In the middle of the street were three rigs and a dozen or so firefighters mopping up a fire in an abandoned house that was next to a tidy little Cape Cod inhabited by an old woman.
The officer in charge that day was Mike Nevin, a balls-out, high-energy guy with a potato nose and an outrageous mullet hairdo—short in the front, party in the back. I imagined that if an ember fell on the long mop hanging over his collar, his head would ignite like a blond Brillo pad.
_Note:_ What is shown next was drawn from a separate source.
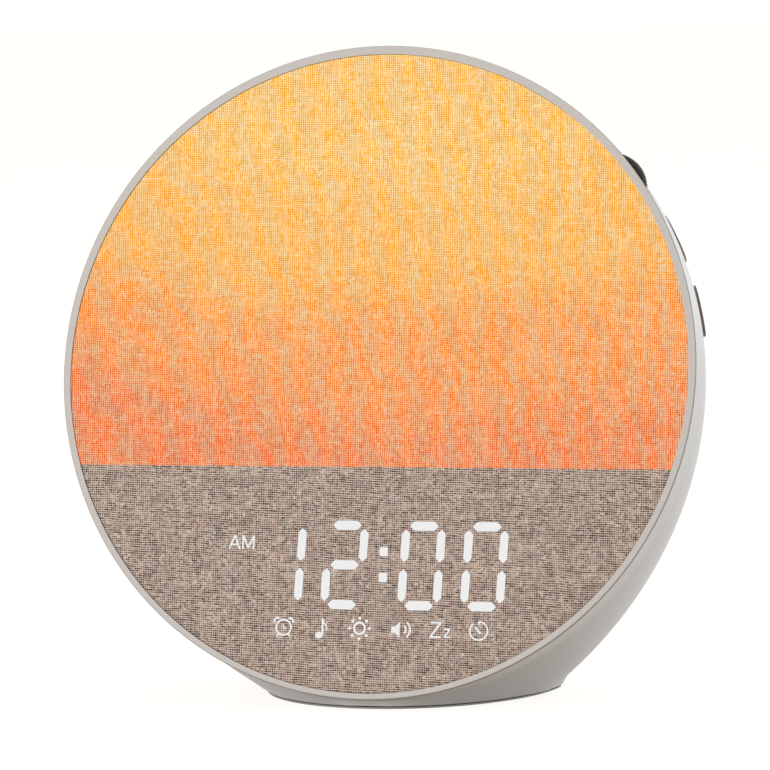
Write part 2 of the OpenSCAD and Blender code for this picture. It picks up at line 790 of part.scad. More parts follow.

I could tell right away, Nevin was one of those no-bullshit, take-no-prisoners sort of leaders that men instinctively follow into combat, but by the looks of his troops’ equipment—melted helmets, boots with holes, and coats covered with thick layers of carbon that made them the equivalent of walking matchsticks—these men, it seemed to me, were nothing less than soldiers garrisoned on some godforsaken front. They were fighting an unwinnable war, and it was taking its toll. Detroit was perpetually on fire. The burning couldn’t be stopped.
“You did a good job, boys,” Nevin told the troops. “We saved an old lady’s house. Probably saved her from the homeless shelter. She invited us over for dinner.”
As I was making notes, one of the firemen, a big guy with a shaven soot-stained skull, tapped me on the shoulder.
“Is your name Charlie?”
“Yeah,” I said, surprised someone would recognize me in this obscure corner of the urban desert.
“My name’s Dave. I went to school with your wife’s brother. You remember me?”
I said I did. We got drunk someplace a long time ago. We shook hands.
“Well, welcome home. Such as it is.”
“What the hell happened?”
He gave me an “if I had a nickel” shrug. “I just put ’em out, man. And there’s no lack of work. That’s all I know.”
Nevin walked up. “So you want to be a fireman?”
“No, I just want to watch. See what you see. What happened here?”